The View from 5th Avenue

The View at Two – 30 March 2021

More Q’s than A’s…Perhaps a bit of window dressing going on in Europe before tomorrow’s quarter coming to an end, but the same can’t currently be said for the US. Although US indices are attempting a reversal out of red as I type, volumes are meagre and things still feel unsettled from the Archegos fallout that has yet to be completely quantified ($10bn hit to banks speculated). Either way, the very banks who were burdened yesterday, are benefitting today (WFC +2%, GS +1.6%, MS +1.5%) as each one raises their hands to say “not it.” At the same time, March consumer confidence exploded from 90.4 (revised lower) in Feb to 109.7 in March - the highest since March 2020, helping classic reopening plays benefit (American Airlines (+2.1%), United Airlines (UAL +3%) and Carnival (+3.3%) are all spiking). However, there has been no tapping of brakes on the reflation trade.
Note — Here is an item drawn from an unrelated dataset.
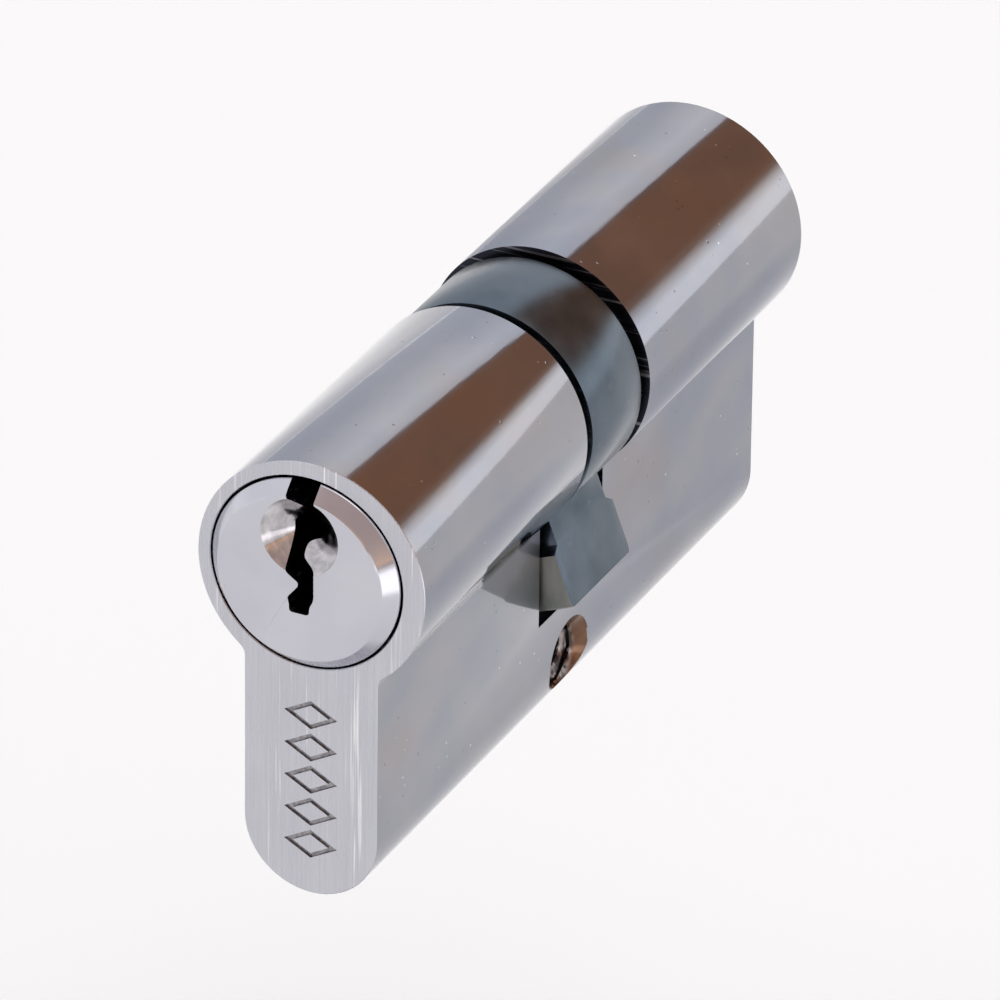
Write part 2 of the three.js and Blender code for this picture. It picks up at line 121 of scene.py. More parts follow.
# Clutch
DRIVER_HALF = 1.5
DRIVER_R = 5.1
DRIVER_LENGTH = 3.35
DRIVER_SLOT = 3.6
DRIVER_GAP = 0.05
DRIVER_EDGE = 0.08
DRIVER_FACES = (("outer", 0.85, -1), ("inner", 0.95, 1))  # y of the face to the spring, way it runs
POCKET_R = 1.3
POCKET_DEPTH = 1.4
CLUTCH_WIRE = 0.14
CLUTCH_TURNS = 4

# Pins and their springs
PIN_PLACES = (24.4, 20.5, 16.6, 12.7, 8.8)
CHAMBER_R = 1.5
CHAMBER_RISE = 1.5  # how far a chamber's cut runs into the bore
PIN_WIRE = 0.16
PIN_TURNS = 6
CLOSED_TURNS = 0.75  # at each end of a spring

# Fixing screw's hole
SCREW_Z = -20.0
SCREW_R = 2.1
SCREW_THREAD = 0.36
SCREW_PITCH = 0.8
SCREW_MOUTH_R = 3.1

# Ornament
ORNAMENT_COUNT = 5
ORNAMENT_TOP = -9.6
ORNAMENT_PITCH = 2.5
ORNAMENT_HALF = 2.0
ORNAMENT_LINE = 0.32
ORNAMENT_DEPTH = 0.15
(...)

Vaccine rollouts / infrastructure bills / inflation coming: none of these narratives are new, but their pull is simply too strong for yields to sit still for long. The 10-yr is still below the 2% level at 1.721, but that feels like a magnet at this point. It’s a tale of two stories for yields – fear of inflation vs. optimism about the economy, and it seems the latter is winning as investors see rising earnings growth expectations, historically low corporate borrowing costs and pent-up consumer demand. The spotlight is now leaning towards NFPs on Friday, but in the meantime we can expect some quarter-end rebal swings and an update from President Biden on his infrastructure plan. Still a lot to digest before Peter Cottontail struts into town.